◆ **Stated exercise**
Give back the entire listing verbatim.

◆ **Extracted records**
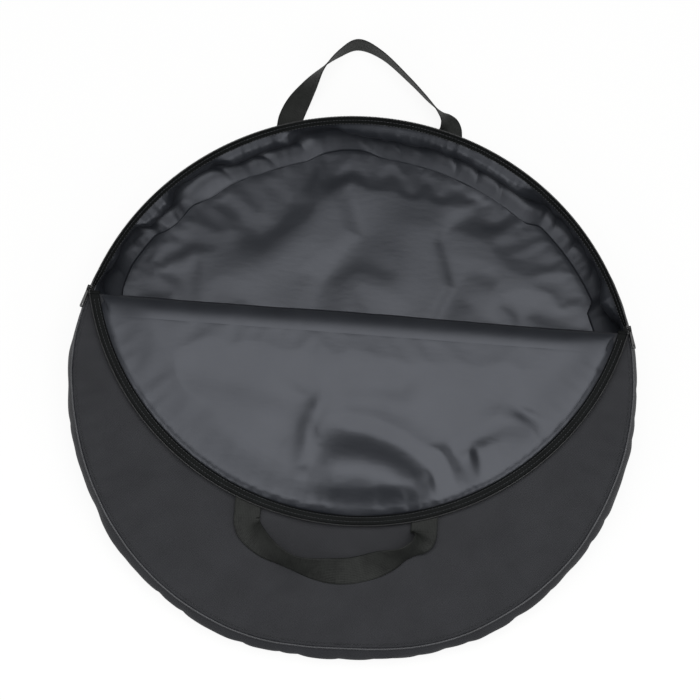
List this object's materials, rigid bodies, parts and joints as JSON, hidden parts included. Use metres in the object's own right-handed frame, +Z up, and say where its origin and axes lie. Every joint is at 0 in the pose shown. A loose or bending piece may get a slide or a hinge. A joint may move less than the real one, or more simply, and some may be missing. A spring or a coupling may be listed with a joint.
{
  "type": "bike wheel bag",
  "caption": "Round padded carry bag for one bicycle wheel: zipped flap folded open over the front panel, side wall, and a webbing handle on each face.",
  "frame": {"origin": "centre of the back panel's flat outer face, which lies on the floor", "axes": "+Z up through the bag from its back panel to its open front, +Y towards the rear handle and the top of the zip, +X to the right"},
  "size_m": [0.8388, 0.9593, 0.0983],
  "materials": {
    "outer_polyester": "matte",
    "lining_satin": "satin",
    "padding_foam": "matte",
    "zip_tape": "matte",
    "zip_coil": "satin",
    "piping_cloth": "matte",
    "webbing": "matte",
    "black_enamelled_zinc": "gloss"
  },
  "bodies": {
    "bag": {"back_shell": "outer_polyester", "back_padding": "padding_foam", "back_lining": "lining_satin", "back_piping": "piping_cloth", "gusset_upper_shell": "outer_polyester", "gusset_upper_lining": "lining_satin", "gusset_lower_shell": "outer_polyester", "gusset_lower_lining": "lining_satin", "front_shell": "outer_polyester", "front_padding": "padding_foam", "front_lining": "lining_satin", "front_piping": "piping_cloth", "rim_zip_tape": "zip_tape", "rim_zip_coil": "zip_coil", "zip_end_stop_left": "black_enamelled_zinc", "zip_end_stop_right": "black_enamelled_zinc", "flap_fold_strip": "lining_satin", "rear_handle_end_left": "webbing", "rear_handle_end_right": "webbing"},
    "flap": {"flap_shell": "outer_polyester", "flap_padding": "padding_foam", "flap_lining": "lining_satin", "flap_zip_tape": "zip_tape", "flap_zip_coil": "zip_coil", "front_handle_end_left": "webbing", "front_handle_end_right": "webbing"},
    "front_handle": {"front_handle": "webbing"},
    "rear_handle": {"rear_handle": "webbing"},
    "slider_left": {"slider_left": "black_enamelled_zinc"},
    "slider_right": {"slider_right": "black_enamelled_zinc"},
    "pull_left": {"pull_left": "black_enamelled_zinc"},
    "pull_right": {"pull_right": "black_enamelled_zinc"}
  },
  "joints": [
    {"name": "flap_fold", "type": "hinge", "parent": "bag", "child": "flap", "pos_m": [0, 0.09182, 0.0885], "axis": [-1, 0, 0], "range_deg": [0, 185.8], "deforming": ["flap_fold_strip"]},
    {"name": "front_handle_swing", "type": "hinge", "parent": "flap", "child": "front_handle", "pos_m": [0, -0.22101, 0.05933], "axis": [-1, 0, 0], "range_deg": [0, 60]},
    {"name": "rear_handle_swing", "type": "hinge", "parent": "bag", "child": "rear_handle", "pos_m": [0, 0.419, 0.0052], "axis": [1, 0, 0], "range_deg": [0, 70]},
    {"name": "slider_left_travel", "type": "hinge", "parent": "bag", "child": "slider_left", "pos_m": [0, 0, 0.08233], "axis": [0, 0, -1], "range_deg": [0, 74.6]},
    {"name": "slider_right_travel", "type": "hinge", "parent": "bag", "child": "slider_right", "pos_m": [0, 0, 0.08233], "axis": [0, 0, 1], "range_deg": [0, 74.6]},
    {"name": "pull_left_swing", "type": "hinge", "parent": "slider_left", "child": "pull_left", "pos_m": [-0.39896, 0.10217, 0.08594], "axis": [-0.685, 0.1754, -0.7071], "range_deg": [0, 160]},
    {"name": "pull_right_swing", "type": "hinge", "parent": "slider_right", "child": "pull_right", "pos_m": [0.39896, 0.10217, 0.08594], "axis": [0.685, 0.1754, -0.7071], "range_deg": [-160, 0]}
  ]
}
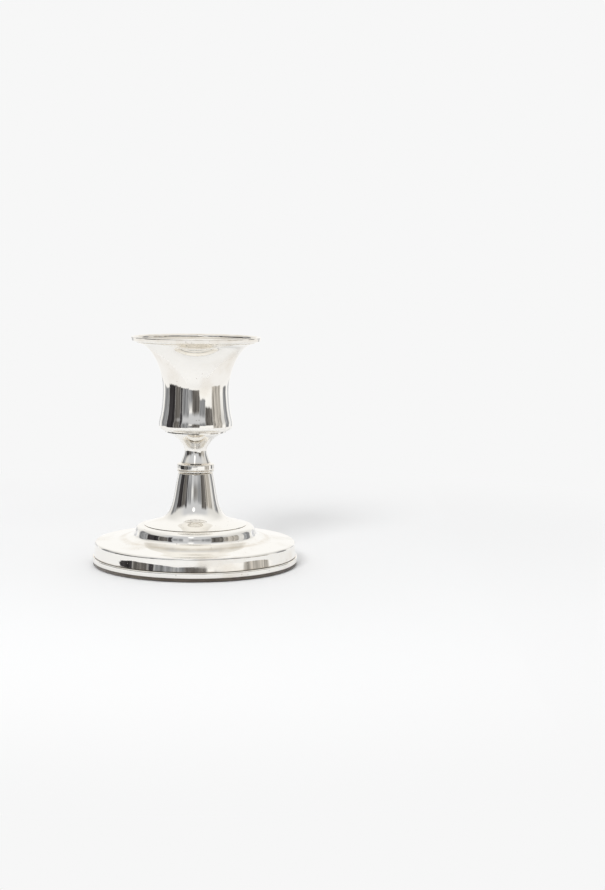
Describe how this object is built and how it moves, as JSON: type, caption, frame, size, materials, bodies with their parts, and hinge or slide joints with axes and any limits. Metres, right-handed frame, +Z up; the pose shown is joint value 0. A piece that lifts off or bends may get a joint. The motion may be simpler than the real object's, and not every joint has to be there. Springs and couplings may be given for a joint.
{
  "type": "candlestick",
  "caption": "Short turned candlestick: flared, waisted candle cup on a narrow neck, reeded collar and flared column, on a stepped round weighted base with a felt underside.",
  "frame": {"origin": "middle of the felt's underside, on the surface the candlestick stands on", "axes": "+Z up along the turning axis, towards the cup; +X and +Y are free because every outer piece is turned"},
  "size_m": [0.0812, 0.0812, 0.09],
  "materials": {
    "silver_plate": "polished silver plate on brass, with light wear and tarnish",
    "bare_brass": "satin as turned",
    "zinc_steel": "satin zinc plate",
    "cast_filling": "matte cast plaster",
    "grey_card": "matte",
    "dark_felt": "matte wool felt"
  },
  "bodies": {
    "root": {"felt_pad": "dark_felt", "base_card": "grey_card", "foot_wire": "silver_plate", "base_shell": "silver_plate", "base_weight": "cast_filling", "clamp_nut": "zinc_steel", "lock_washer": "zinc_steel", "clamp_washer": "zinc_steel", "tie_rod": "zinc_steel", "column_shell": "silver_plate", "column_plug": "bare_brass", "distance_tube": "bare_brass", "collar_ring": "silver_plate", "neck_spool": "silver_plate", "cup_shell": "silver_plate", "cup_boss": "bare_brass", "candle_liner": "silver_plate", "rim_wire": "silver_plate"}
  },
  "joints": []
}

◆ **Solved exercise**
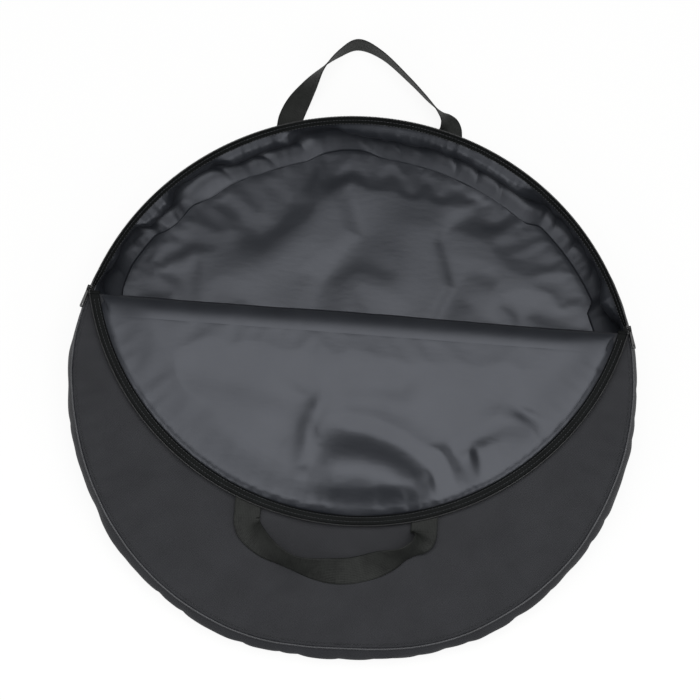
List this object's materials, rigid bodies, parts and joints as JSON, hidden parts included. Use metres in the object's own right-handed frame, +Z up, and say where its origin and axes lie. Every joint is at 0 in the pose shown. A loose or bending piece may get a slide or a hinge. A joint may move less than the real one, or more simply, and some may be missing. A spring or a coupling may be listed with a joint.
{
  "type": "bike wheel bag",
  "caption": "Round padded carry bag for one bicycle wheel: zipped flap folded open over the front panel, side wall, and a webbing handle on each face.",
  "frame": {"origin": "centre of the back panel's flat outer face, which lies on the floor", "axes": "+Z up through the bag from its back panel to its open front, +Y towards the rear handle and the top of the zip, +X to the right"},
  "size_m": [0.8388, 0.9593, 0.0983],
  "materials": {
    "outer_polyester": "matte",
    "lining_satin": "satin",
    "padding_foam": "matte",
    "zip_tape": "matte",
    "zip_coil": "satin",
    "piping_cloth": "matte",
    "webbing": "matte",
    "black_enamelled_zinc": "gloss"
  },
  "bodies": {
    "bag": {"back_shell": "outer_polyester", "back_padding": "padding_foam", "back_lining": "lining_satin", "back_piping": "piping_cloth", "gusset_upper_shell": "outer_polyester", "gusset_upper_lining": "lining_satin", "gusset_lower_shell": "outer_polyester", "gusset_lower_lining": "lining_satin", "front_shell": "outer_polyester", "front_padding": "padding_foam", "front_lining": "lining_satin", "front_piping": "piping_cloth", "rim_zip_tape": "zip_tape", "rim_zip_coil": "zip_coil", "zip_end_stop_left": "black_enamelled_zinc", "zip_end_stop_right": "black_enamelled_zinc", "flap_fold_strip": "lining_satin", "rear_handle_end_left": "webbing", "rear_handle_end_right": "webbing"},
    "flap": {"flap_shell": "outer_polyester", "flap_padding": "padding_foam", "flap_lining": "lining_satin", "flap_zip_tape": "zip_tape", "flap_zip_coil": "zip_coil", "front_handle_end_left": "webbing", "front_handle_end_right": "webbing"},
    "front_handle": {"front_handle": "webbing"},
    "rear_handle": {"rear_handle": "webbing"},
    "slider_left": {"slider_left": "black_enamelled_zinc"},
    "slider_right": {"slider_right": "black_enamelled_zinc"},
    "pull_left": {"pull_left": "black_enamelled_zinc"},
    "pull_right": {"pull_right": "black_enamelled_zinc"}
  },
  "joints": [
    {"name": "flap_fold", "type": "hinge", "parent": "bag", "child": "flap", "pos_m": [0, 0.09182, 0.0885], "axis": [-1, 0, 0], "range_deg": [0, 185.8], "deforming": ["flap_fold_strip"]},
    {"name": "front_handle_swing", "type": "hinge", "parent": "flap", "child": "front_handle", "pos_m": [0, -0.22101, 0.05933], "axis": [-1, 0, 0], "range_deg": [0, 60]},
    {"name": "rear_handle_swing", "type": "hinge", "parent": "bag", "child": "rear_handle", "pos_m": [0, 0.419, 0.0052], "axis": [1, 0, 0], "range_deg": [0, 70]},
    {"name": "slider_left_travel", "type": "hinge", "parent": "bag", "child": "slider_left", "pos_m": [0, 0, 0.08233], "axis": [0, 0, -1], "range_deg": [0, 74.6]},
    {"name": "slider_right_travel", "type": "hinge", "parent": "bag", "child": "slider_right", "pos_m": [0, 0, 0.08233], "axis": [0, 0, 1], "range_deg": [0, 74.6]},
    {"name": "pull_left_swing", "type": "hinge", "parent": "slider_left", "child": "pull_left", "pos_m": [-0.39896, 0.10217, 0.08594], "axis": [-0.685, 0.1754, -0.7071], "range_deg": [0, 160]},
    {"name": "pull_right_swing", "type": "hinge", "parent": "slider_right", "child": "pull_right", "pos_m": [0.39896, 0.10217, 0.08594], "axis": [0.685, 0.1754, -0.7071], "range_deg": [-160, 0]}
  ]
}
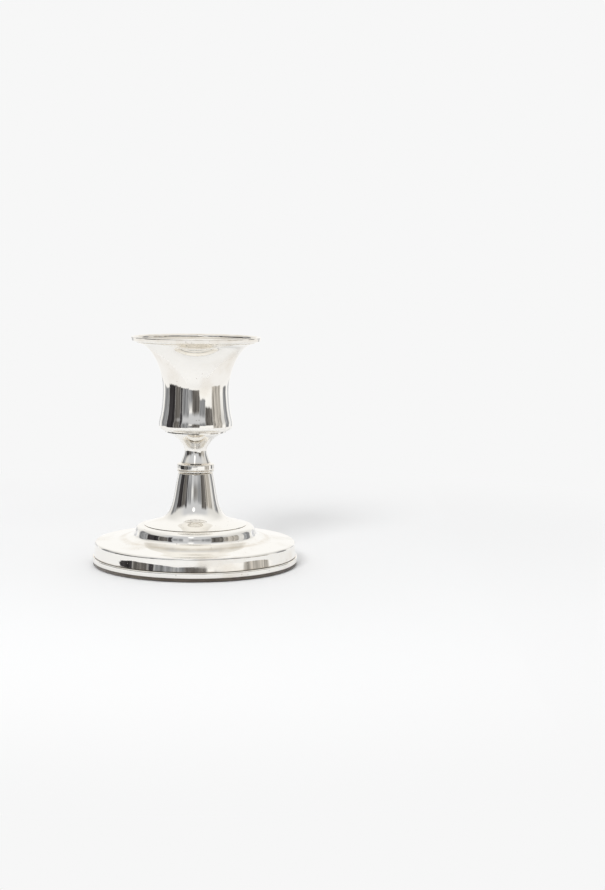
Describe how this object is built and how it moves, as JSON: type, caption, frame, size, materials, bodies with their parts, and hinge or slide joints with axes and any limits. Metres, right-handed frame, +Z up; the pose shown is joint value 0. A piece that lifts off or bends may get a joint. The motion may be simpler than the real object's, and not every joint has to be there. Springs and couplings may be given for a joint.
{
  "type": "candlestick",
  "caption": "Short turned candlestick: flared, waisted candle cup on a narrow neck, reeded collar and flared column, on a stepped round weighted base with a felt underside.",
  "frame": {"origin": "middle of the felt's underside, on the surface the candlestick stands on", "axes": "+Z up along the turning axis, towards the cup; +X and +Y are free because every outer piece is turned"},
  "size_m": [0.0812, 0.0812, 0.09],
  "materials": {
    "silver_plate": "polished silver plate on brass, with light wear and tarnish",
    "bare_brass": "satin as turned",
    "zinc_steel": "satin zinc plate",
    "cast_filling": "matte cast plaster",
    "grey_card": "matte",
    "dark_felt": "matte wool felt"
  },
  "bodies": {
    "root": {"felt_pad": "dark_felt", "base_card": "grey_card", "foot_wire": "silver_plate", "base_shell": "silver_plate", "base_weight": "cast_filling", "clamp_nut": "zinc_steel", "lock_washer": "zinc_steel", "clamp_washer": "zinc_steel", "tie_rod": "zinc_steel", "column_shell": "silver_plate", "column_plug": "bare_brass", "distance_tube": "bare_brass", "collar_ring": "silver_plate", "neck_spool": "silver_plate", "cup_shell": "silver_plate", "cup_boss": "bare_brass", "candle_liner": "silver_plate", "rim_wire": "silver_plate"}
  },
  "joints": []
}